## Problem to work on
Return all the data, word for word.
━━━━
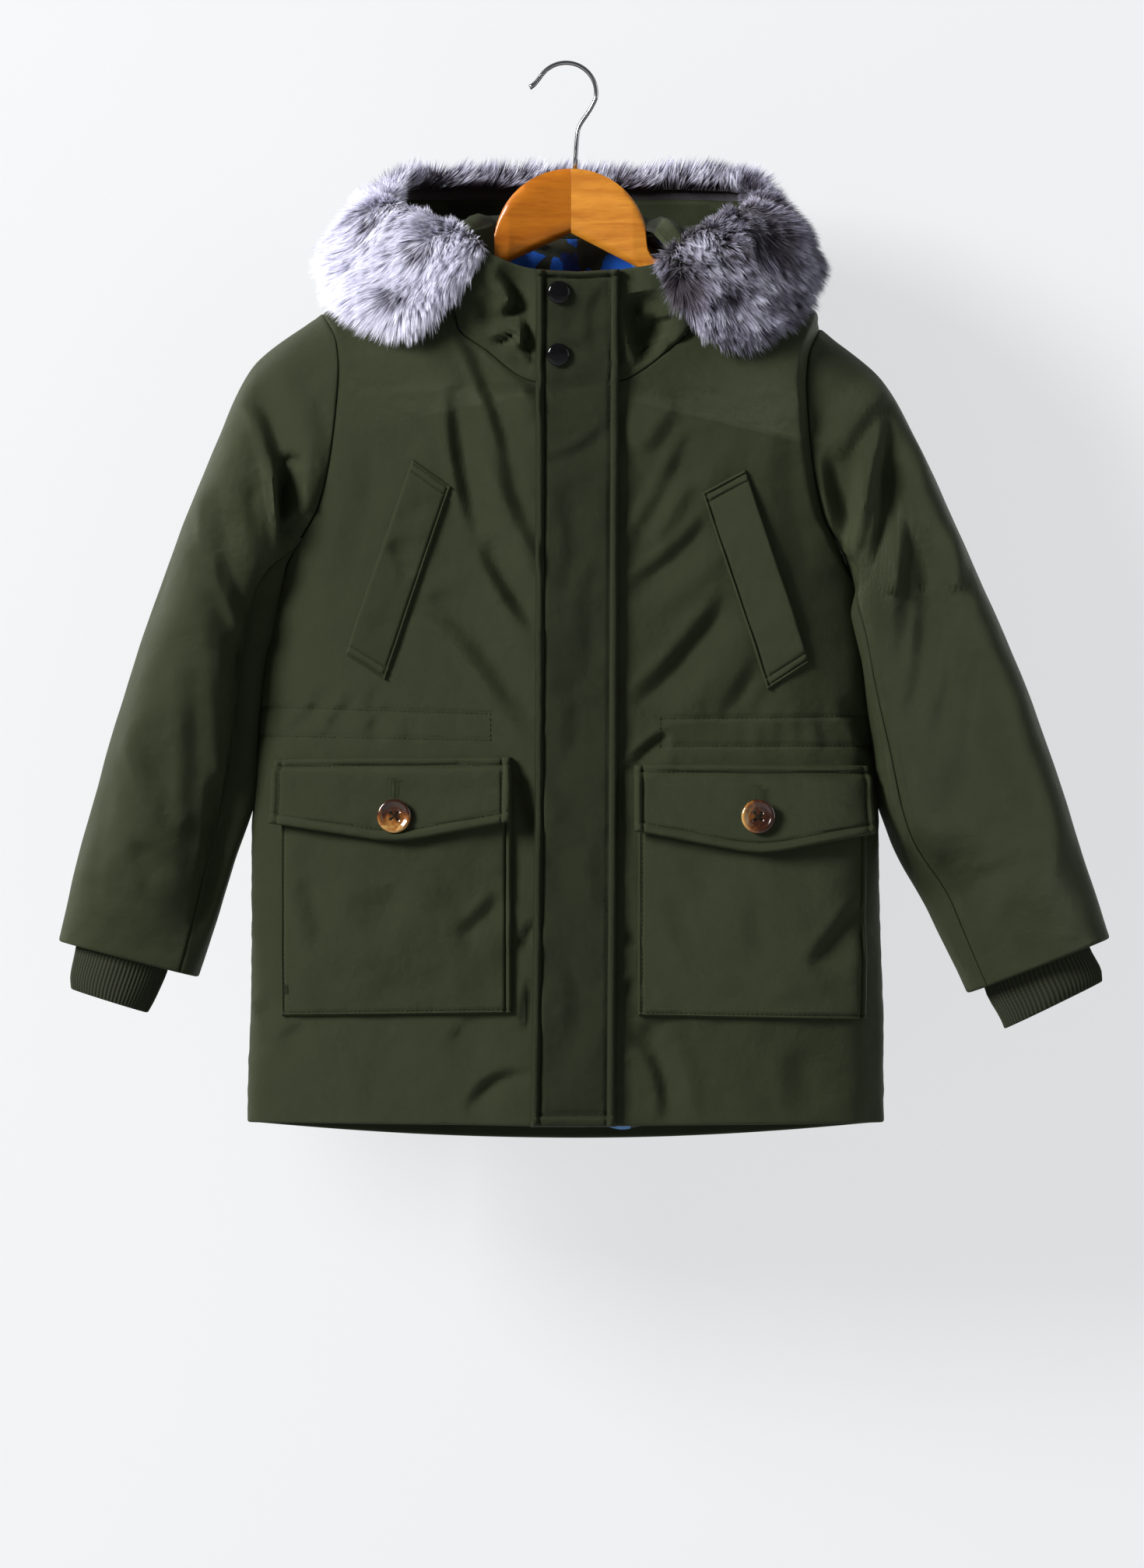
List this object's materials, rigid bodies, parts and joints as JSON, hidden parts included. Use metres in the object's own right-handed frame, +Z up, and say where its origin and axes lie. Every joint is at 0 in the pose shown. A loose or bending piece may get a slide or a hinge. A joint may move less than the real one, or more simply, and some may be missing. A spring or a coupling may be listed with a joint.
{
  "type": "parka jacket on a clothes hanger",
  "caption": "Child's padded winter parka with a fur-trimmed hood, flapped cargo pockets and slanted chest pockets, hanging open-necked on a wooden clothes hanger.",
  "frame": {"origin": "seat of the hanger's hook: the inside top of its bend, where a rail carries it", "axes": "+Z up, +Y from the garment's front to its back (the front faces -Y), +X to the right as seen from the front"},
  "size_m": [0.7127, 0.2155, 0.731],
  "materials": {
    "olive_cloth": "olive satin-faced polyester, lightly sheened, padded",
    "olive_dark_cloth": "plain olive cloth",
    "rib_knit": "ribbed knit, matt",
    "faux_fur": "long pile faux fur, lavender-grey tips over dark brown-grey roots",
    "camo_lining": "blue and olive camouflage print, smooth lining cloth",
    "amber_wood": "amber varnish",
    "chrome": "polished",
    "black_gloss": "glossy black",
    "tortoise": "polished tortoiseshell brown"
  },
  "bodies": {
    "root": {"back": "olive_cloth", "button_left": "tortoise", "button_right": "tortoise", "cuff_left": "rib_knit", "cuff_right": "rib_knit", "flap_left": "olive_cloth", "flap_right": "olive_cloth", "front_left": "olive_cloth", "front_right": "olive_cloth", "fur_back": "faux_fur", "fur_left": "faux_fur", "fur_right": "faux_fur", "hanger_arm_left": "amber_wood", "hanger_arm_right": "amber_wood", "hanger_hook": "chrome", "hood_center": "olive_cloth", "hood_left": "olive_cloth", "hood_right": "olive_cloth", "lining_hem": "camo_lining", "lining_neck": "camo_lining", "neck_tab": "olive_dark_cloth", "placket": "olive_cloth", "pocket_left": "olive_cloth", "pocket_right": "olive_cloth", "sleeve_left_under": "olive_cloth", "sleeve_left_upper": "olive_cloth", "sleeve_right_under": "olive_cloth", "sleeve_right_upper": "olive_cloth", "snap_lower": "black_gloss", "snap_upper": "black_gloss", "welt_left": "olive_cloth", "welt_right": "olive_cloth"}
  },
  "joints": []
}
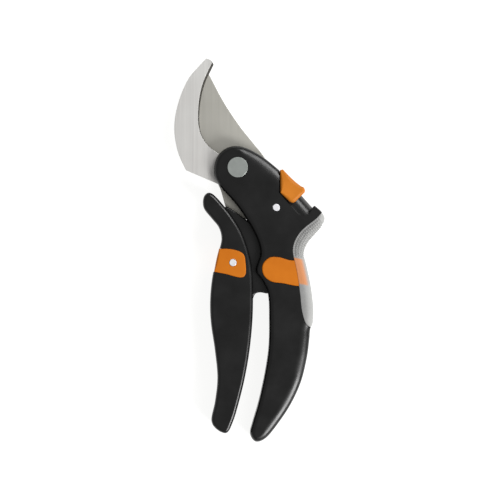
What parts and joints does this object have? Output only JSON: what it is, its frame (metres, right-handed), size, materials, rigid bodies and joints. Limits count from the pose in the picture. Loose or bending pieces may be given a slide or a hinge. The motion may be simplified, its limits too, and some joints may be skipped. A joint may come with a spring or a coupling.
{
  "type": "bypass pruner",
  "caption": "Hand pruner with a curved blade that passes a hooked counter-blade, moulded grips with soft bands and a sliding thumb lock.",
  "frame": {"origin": "on the pivot's axis, at the back face of the pivot nut, which is the resting face", "axes": "+Y from the handles to the blade tips, +Z out of the front face, +X towards the thumb lock"},
  "size_m": [0.0884, 0.2253, 0.0206],
  "materials": {
    "hook_steel": "ground, light grey",
    "blade_steel": "ground, darker grey",
    "pivot_steel": "turned, grey",
    "bright_pin": "bright",
    "spring_steel": "drawn wire and strip",
    "screw_steel": "blackened",
    "washer_brass": "rolled strip",
    "black_nylon": "moulded, satin black",
    "orange_nylon": "moulded, satin orange",
    "orange_rubber": "soft overmould, orange",
    "soft_pad": "soft overmould, grey, ribbed"
  },
  "bodies": {
    "frame": {"hook": "hook_steel", "front_body_shell": "black_nylon", "back_body_shell": "black_nylon", "palm_pad": "soft_pad", "palm_band_front": "orange_rubber", "palm_band_back": "orange_rubber", "pivot_bolt": "pivot_steel", "pivot_nut": "pivot_steel", "hook_washer": "washer_brass", "back_washer": "washer_brass", "torsion_spring": "spring_steel", "hook_pin": "bright_pin", "lock_detent_spring": "spring_steel", "body_screw_1": "screw_steel", "body_screw_2": "screw_steel", "body_screw_3": "screw_steel"},
    "blade": {"cutting_blade": "blade_steel", "lever_core": "black_nylon", "tang_rivet_1": "bright_pin", "tang_rivet_2": "bright_pin"},
    "finger_grip": {"grip_front_shell": "black_nylon", "grip_back_shell": "black_nylon", "grip_band": "orange_rubber", "grip_pin": "bright_pin", "grip_screw_1": "screw_steel", "grip_screw_2": "screw_steel"},
    "lock": {"lock_slider": "orange_nylon", "lock_bolt": "spring_steel", "lock_pin": "spring_steel"}
  },
  "joints": [
    {"name": "blade_pivot", "type": "hinge", "parent": "frame", "child": "blade", "pos_m": [0, 0, 0.0085], "axis": [0, 0, -1], "range_deg": [0, 26], "deforming": ["torsion_spring"]},
    {"name": "grip_rock", "type": "hinge", "parent": "blade", "child": "finger_grip", "pos_m": [-0.0028, -0.0558, 0.01], "axis": [0, 0, -1], "range_deg": [-3, 3]},
    {"name": "lock_slide", "type": "slide", "parent": "frame", "child": "lock", "axis": [0.66, -0.7513, 0], "range_m": [0, 0.007]}
  ]
}
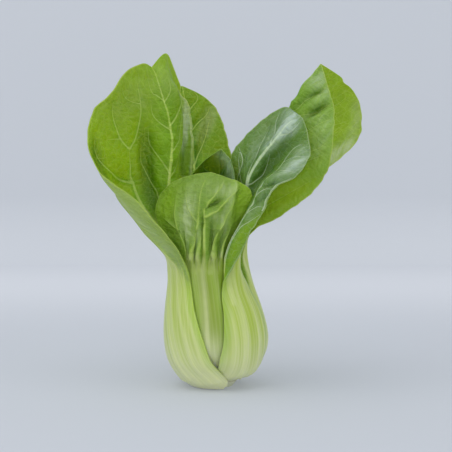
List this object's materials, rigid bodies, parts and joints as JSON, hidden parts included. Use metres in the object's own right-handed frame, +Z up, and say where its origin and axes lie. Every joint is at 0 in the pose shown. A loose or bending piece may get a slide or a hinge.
━━━━
## Answer to this task
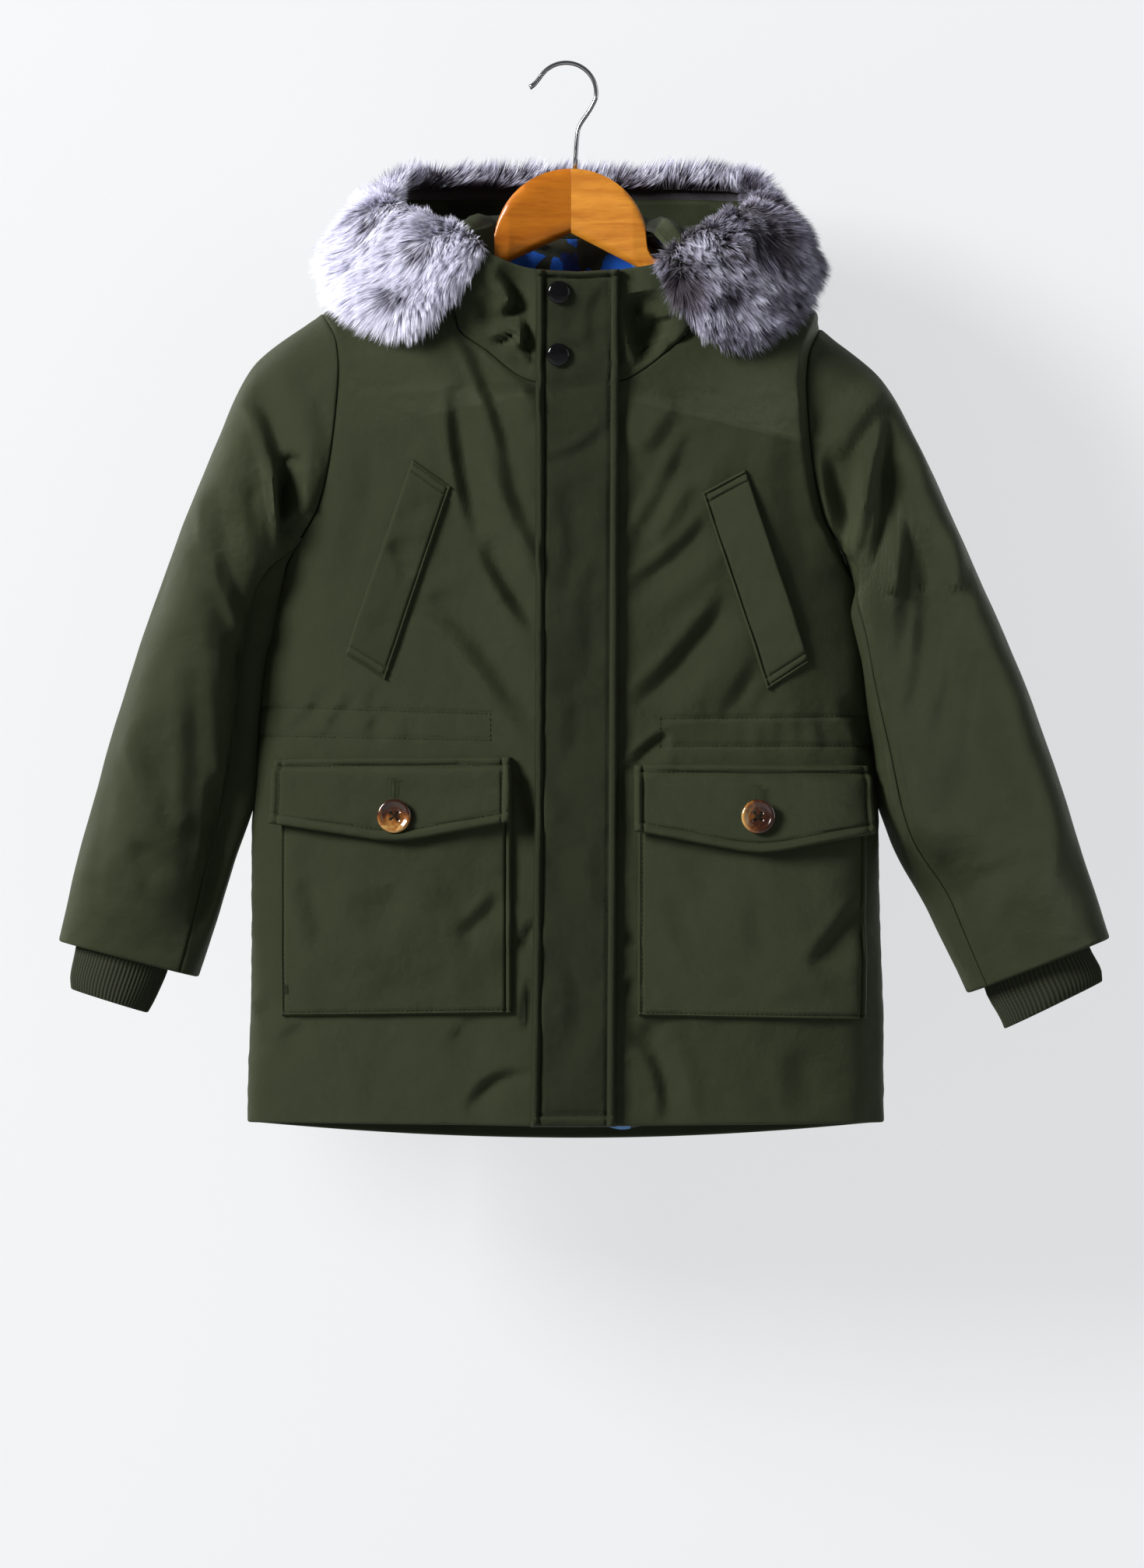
List this object's materials, rigid bodies, parts and joints as JSON, hidden parts included. Use metres in the object's own right-handed frame, +Z up, and say where its origin and axes lie. Every joint is at 0 in the pose shown. A loose or bending piece may get a slide or a hinge. A joint may move less than the real one, or more simply, and some may be missing. A spring or a coupling may be listed with a joint.
{
  "type": "parka jacket on a clothes hanger",
  "caption": "Child's padded winter parka with a fur-trimmed hood, flapped cargo pockets and slanted chest pockets, hanging open-necked on a wooden clothes hanger.",
  "frame": {"origin": "seat of the hanger's hook: the inside top of its bend, where a rail carries it", "axes": "+Z up, +Y from the garment's front to its back (the front faces -Y), +X to the right as seen from the front"},
  "size_m": [0.7127, 0.2155, 0.731],
  "materials": {
    "olive_cloth": "olive satin-faced polyester, lightly sheened, padded",
    "olive_dark_cloth": "plain olive cloth",
    "rib_knit": "ribbed knit, matt",
    "faux_fur": "long pile faux fur, lavender-grey tips over dark brown-grey roots",
    "camo_lining": "blue and olive camouflage print, smooth lining cloth",
    "amber_wood": "amber varnish",
    "chrome": "polished",
    "black_gloss": "glossy black",
    "tortoise": "polished tortoiseshell brown"
  },
  "bodies": {
    "root": {"back": "olive_cloth", "button_left": "tortoise", "button_right": "tortoise", "cuff_left": "rib_knit", "cuff_right": "rib_knit", "flap_left": "olive_cloth", "flap_right": "olive_cloth", "front_left": "olive_cloth", "front_right": "olive_cloth", "fur_back": "faux_fur", "fur_left": "faux_fur", "fur_right": "faux_fur", "hanger_arm_left": "amber_wood", "hanger_arm_right": "amber_wood", "hanger_hook": "chrome", "hood_center": "olive_cloth", "hood_left": "olive_cloth", "hood_right": "olive_cloth", "lining_hem": "camo_lining", "lining_neck": "camo_lining", "neck_tab": "olive_dark_cloth", "placket": "olive_cloth", "pocket_left": "olive_cloth", "pocket_right": "olive_cloth", "sleeve_left_under": "olive_cloth", "sleeve_left_upper": "olive_cloth", "sleeve_right_under": "olive_cloth", "sleeve_right_upper": "olive_cloth", "snap_lower": "black_gloss", "snap_upper": "black_gloss", "welt_left": "olive_cloth", "welt_right": "olive_cloth"}
  },
  "joints": []
}
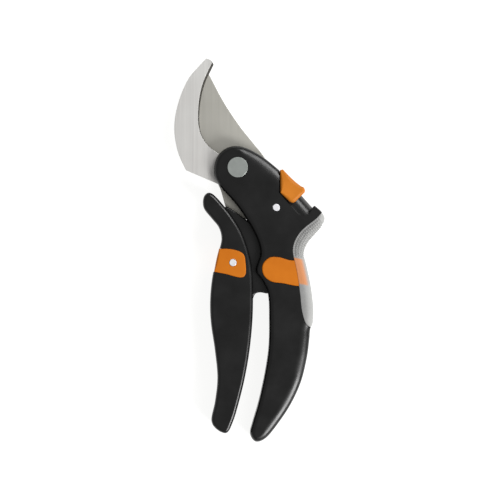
What parts and joints does this object have? Output only JSON: what it is, its frame (metres, right-handed), size, materials, rigid bodies and joints. Limits count from the pose in the picture. Loose or bending pieces may be given a slide or a hinge. The motion may be simplified, its limits too, and some joints may be skipped. A joint may come with a spring or a coupling.
{
  "type": "bypass pruner",
  "caption": "Hand pruner with a curved blade that passes a hooked counter-blade, moulded grips with soft bands and a sliding thumb lock.",
  "frame": {"origin": "on the pivot's axis, at the back face of the pivot nut, which is the resting face", "axes": "+Y from the handles to the blade tips, +Z out of the front face, +X towards the thumb lock"},
  "size_m": [0.0884, 0.2253, 0.0206],
  "materials": {
    "hook_steel": "ground, light grey",
    "blade_steel": "ground, darker grey",
    "pivot_steel": "turned, grey",
    "bright_pin": "bright",
    "spring_steel": "drawn wire and strip",
    "screw_steel": "blackened",
    "washer_brass": "rolled strip",
    "black_nylon": "moulded, satin black",
    "orange_nylon": "moulded, satin orange",
    "orange_rubber": "soft overmould, orange",
    "soft_pad": "soft overmould, grey, ribbed"
  },
  "bodies": {
    "frame": {"hook": "hook_steel", "front_body_shell": "black_nylon", "back_body_shell": "black_nylon", "palm_pad": "soft_pad", "palm_band_front": "orange_rubber", "palm_band_back": "orange_rubber", "pivot_bolt": "pivot_steel", "pivot_nut": "pivot_steel", "hook_washer": "washer_brass", "back_washer": "washer_brass", "torsion_spring": "spring_steel", "hook_pin": "bright_pin", "lock_detent_spring": "spring_steel", "body_screw_1": "screw_steel", "body_screw_2": "screw_steel", "body_screw_3": "screw_steel"},
    "blade": {"cutting_blade": "blade_steel", "lever_core": "black_nylon", "tang_rivet_1": "bright_pin", "tang_rivet_2": "bright_pin"},
    "finger_grip": {"grip_front_shell": "black_nylon", "grip_back_shell": "black_nylon", "grip_band": "orange_rubber", "grip_pin": "bright_pin", "grip_screw_1": "screw_steel", "grip_screw_2": "screw_steel"},
    "lock": {"lock_slider": "orange_nylon", "lock_bolt": "spring_steel", "lock_pin": "spring_steel"}
  },
  "joints": [
    {"name": "blade_pivot", "type": "hinge", "parent": "frame", "child": "blade", "pos_m": [0, 0, 0.0085], "axis": [0, 0, -1], "range_deg": [0, 26], "deforming": ["torsion_spring"]},
    {"name": "grip_rock", "type": "hinge", "parent": "blade", "child": "finger_grip", "pos_m": [-0.0028, -0.0558, 0.01], "axis": [0, 0, -1], "range_deg": [-3, 3]},
    {"name": "lock_slide", "type": "slide", "parent": "frame", "child": "lock", "axis": [0.66, -0.7513, 0], "range_m": [0, 0.007]}
  ]
}
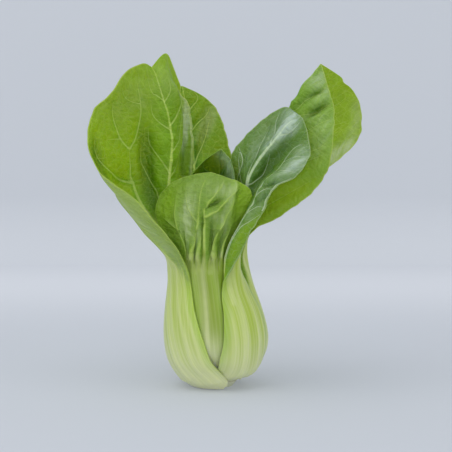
List this object's materials, rigid bodies, parts and joints as JSON, hidden parts included. Use metres in the object's own right-handed frame, +Z up, and say where its origin and axes lie. Every joint is at 0 in the pose shown. A loose or bending piece may get a slide or a hinge.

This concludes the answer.